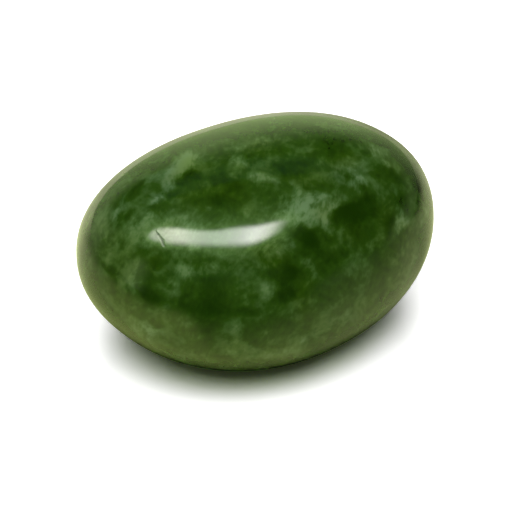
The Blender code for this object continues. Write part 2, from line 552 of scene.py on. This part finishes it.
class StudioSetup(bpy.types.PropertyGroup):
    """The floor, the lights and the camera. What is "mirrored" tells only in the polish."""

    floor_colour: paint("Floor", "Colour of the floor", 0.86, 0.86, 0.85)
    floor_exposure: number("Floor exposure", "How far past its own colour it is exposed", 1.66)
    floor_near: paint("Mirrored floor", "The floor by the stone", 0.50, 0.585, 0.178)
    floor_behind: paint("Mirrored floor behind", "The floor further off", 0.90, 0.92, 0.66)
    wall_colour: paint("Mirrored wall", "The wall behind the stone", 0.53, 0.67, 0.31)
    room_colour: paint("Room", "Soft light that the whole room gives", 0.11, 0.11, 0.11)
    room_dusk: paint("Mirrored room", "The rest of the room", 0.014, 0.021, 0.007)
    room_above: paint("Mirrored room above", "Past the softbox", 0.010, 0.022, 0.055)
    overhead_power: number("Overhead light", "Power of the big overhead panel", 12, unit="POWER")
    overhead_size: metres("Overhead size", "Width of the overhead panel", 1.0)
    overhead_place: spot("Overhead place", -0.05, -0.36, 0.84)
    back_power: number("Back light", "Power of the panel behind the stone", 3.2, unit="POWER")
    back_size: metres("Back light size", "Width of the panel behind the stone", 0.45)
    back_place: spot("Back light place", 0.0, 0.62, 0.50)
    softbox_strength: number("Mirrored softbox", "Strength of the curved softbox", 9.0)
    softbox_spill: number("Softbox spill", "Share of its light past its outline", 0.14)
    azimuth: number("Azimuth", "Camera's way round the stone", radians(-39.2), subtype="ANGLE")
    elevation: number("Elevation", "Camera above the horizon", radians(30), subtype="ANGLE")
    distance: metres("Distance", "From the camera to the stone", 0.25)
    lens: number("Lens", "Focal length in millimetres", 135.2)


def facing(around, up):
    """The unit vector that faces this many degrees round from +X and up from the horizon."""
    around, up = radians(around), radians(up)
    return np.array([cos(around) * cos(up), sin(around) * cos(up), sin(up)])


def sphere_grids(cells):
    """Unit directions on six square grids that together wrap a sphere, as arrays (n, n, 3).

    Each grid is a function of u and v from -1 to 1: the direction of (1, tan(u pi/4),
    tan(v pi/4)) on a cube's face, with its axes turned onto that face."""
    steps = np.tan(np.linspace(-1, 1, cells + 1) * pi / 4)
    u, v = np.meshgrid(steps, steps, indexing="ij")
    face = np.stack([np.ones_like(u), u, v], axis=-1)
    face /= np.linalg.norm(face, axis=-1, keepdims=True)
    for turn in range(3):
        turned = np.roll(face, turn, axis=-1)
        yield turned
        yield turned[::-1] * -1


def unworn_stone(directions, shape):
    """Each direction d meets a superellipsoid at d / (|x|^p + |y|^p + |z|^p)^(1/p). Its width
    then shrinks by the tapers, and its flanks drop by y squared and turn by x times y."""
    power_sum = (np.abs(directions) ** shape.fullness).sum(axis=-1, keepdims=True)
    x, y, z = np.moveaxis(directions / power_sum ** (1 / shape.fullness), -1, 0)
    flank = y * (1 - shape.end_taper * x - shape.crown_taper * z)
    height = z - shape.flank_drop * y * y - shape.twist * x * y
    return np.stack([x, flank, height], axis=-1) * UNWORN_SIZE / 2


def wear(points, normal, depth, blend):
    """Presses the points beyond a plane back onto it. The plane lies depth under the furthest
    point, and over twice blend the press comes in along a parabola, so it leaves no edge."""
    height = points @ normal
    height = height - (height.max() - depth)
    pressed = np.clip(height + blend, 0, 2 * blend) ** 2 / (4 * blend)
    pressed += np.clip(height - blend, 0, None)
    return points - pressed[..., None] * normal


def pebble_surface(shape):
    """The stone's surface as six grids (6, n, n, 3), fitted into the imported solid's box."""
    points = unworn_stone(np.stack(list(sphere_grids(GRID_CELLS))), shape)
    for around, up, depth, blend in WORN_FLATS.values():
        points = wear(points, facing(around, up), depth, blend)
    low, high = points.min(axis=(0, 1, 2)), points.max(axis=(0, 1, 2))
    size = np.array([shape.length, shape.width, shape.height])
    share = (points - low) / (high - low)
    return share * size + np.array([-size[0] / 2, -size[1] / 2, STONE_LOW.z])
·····
**Work to complete**.
Output the full listing without altering anything.

**The answer**.
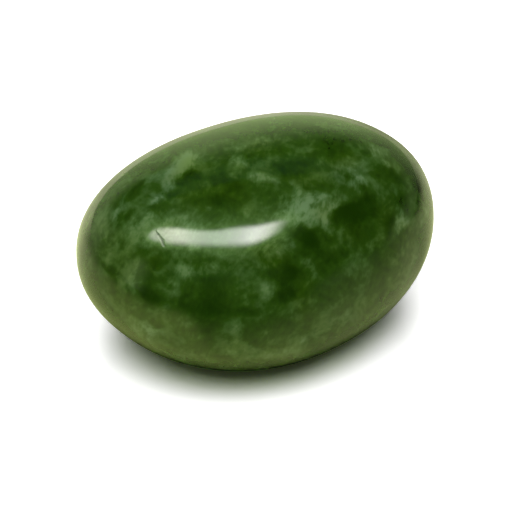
The Blender code for this object continues. Write part 2, from line 552 of scene.py on. This part finishes it.
class StudioSetup(bpy.types.PropertyGroup):
    """The floor, the lights and the camera. What is "mirrored" tells only in the polish."""

    floor_colour: paint("Floor", "Colour of the floor", 0.86, 0.86, 0.85)
    floor_exposure: number("Floor exposure", "How far past its own colour it is exposed", 1.66)
    floor_near: paint("Mirrored floor", "The floor by the stone", 0.50, 0.585, 0.178)
    floor_behind: paint("Mirrored floor behind", "The floor further off", 0.90, 0.92, 0.66)
    wall_colour: paint("Mirrored wall", "The wall behind the stone", 0.53, 0.67, 0.31)
    room_colour: paint("Room", "Soft light that the whole room gives", 0.11, 0.11, 0.11)
    room_dusk: paint("Mirrored room", "The rest of the room", 0.014, 0.021, 0.007)
    room_above: paint("Mirrored room above", "Past the softbox", 0.010, 0.022, 0.055)
    overhead_power: number("Overhead light", "Power of the big overhead panel", 12, unit="POWER")
    overhead_size: metres("Overhead size", "Width of the overhead panel", 1.0)
    overhead_place: spot("Overhead place", -0.05, -0.36, 0.84)
    back_power: number("Back light", "Power of the panel behind the stone", 3.2, unit="POWER")
    back_size: metres("Back light size", "Width of the panel behind the stone", 0.45)
    back_place: spot("Back light place", 0.0, 0.62, 0.50)
    softbox_strength: number("Mirrored softbox", "Strength of the curved softbox", 9.0)
    softbox_spill: number("Softbox spill", "Share of its light past its outline", 0.14)
    azimuth: number("Azimuth", "Camera's way round the stone", radians(-39.2), subtype="ANGLE")
    elevation: number("Elevation", "Camera above the horizon", radians(30), subtype="ANGLE")
    distance: metres("Distance", "From the camera to the stone", 0.25)
    lens: number("Lens", "Focal length in millimetres", 135.2)


def facing(around, up):
    """The unit vector that faces this many degrees round from +X and up from the horizon."""
    around, up = radians(around), radians(up)
    return np.array([cos(around) * cos(up), sin(around) * cos(up), sin(up)])


def sphere_grids(cells):
    """Unit directions on six square grids that together wrap a sphere, as arrays (n, n, 3).

    Each grid is a function of u and v from -1 to 1: the direction of (1, tan(u pi/4),
    tan(v pi/4)) on a cube's face, with its axes turned onto that face."""
    steps = np.tan(np.linspace(-1, 1, cells + 1) * pi / 4)
    u, v = np.meshgrid(steps, steps, indexing="ij")
    face = np.stack([np.ones_like(u), u, v], axis=-1)
    face /= np.linalg.norm(face, axis=-1, keepdims=True)
    for turn in range(3):
        turned = np.roll(face, turn, axis=-1)
        yield turned
        yield turned[::-1] * -1


def unworn_stone(directions, shape):
    """Each direction d meets a superellipsoid at d / (|x|^p + |y|^p + |z|^p)^(1/p). Its width
    then shrinks by the tapers, and its flanks drop by y squared and turn by x times y."""
    power_sum = (np.abs(directions) ** shape.fullness).sum(axis=-1, keepdims=True)
    x, y, z = np.moveaxis(directions / power_sum ** (1 / shape.fullness), -1, 0)
    flank = y * (1 - shape.end_taper * x - shape.crown_taper * z)
    height = z - shape.flank_drop * y * y - shape.twist * x * y
    return np.stack([x, flank, height], axis=-1) * UNWORN_SIZE / 2


def wear(points, normal, depth, blend):
    """Presses the points beyond a plane back onto it. The plane lies depth under the furthest
    point, and over twice blend the press comes in along a parabola, so it leaves no edge."""
    height = points @ normal
    height = height - (height.max() - depth)
    pressed = np.clip(height + blend, 0, 2 * blend) ** 2 / (4 * blend)
    pressed += np.clip(height - blend, 0, None)
    return points - pressed[..., None] * normal


def pebble_surface(shape):
    """The stone's surface as six grids (6, n, n, 3), fitted into the imported solid's box."""
    points = unworn_stone(np.stack(list(sphere_grids(GRID_CELLS))), shape)
    for around, up, depth, blend in WORN_FLATS.values():
        points = wear(points, facing(around, up), depth, blend)
    low, high = points.min(axis=(0, 1, 2)), points.max(axis=(0, 1, 2))
    size = np.array([shape.length, shape.width, shape.height])
    share = (points - low) / (high - low)
    return share * size + np.array([-size[0] / 2, -size[1] / 2, STONE_LOW.z])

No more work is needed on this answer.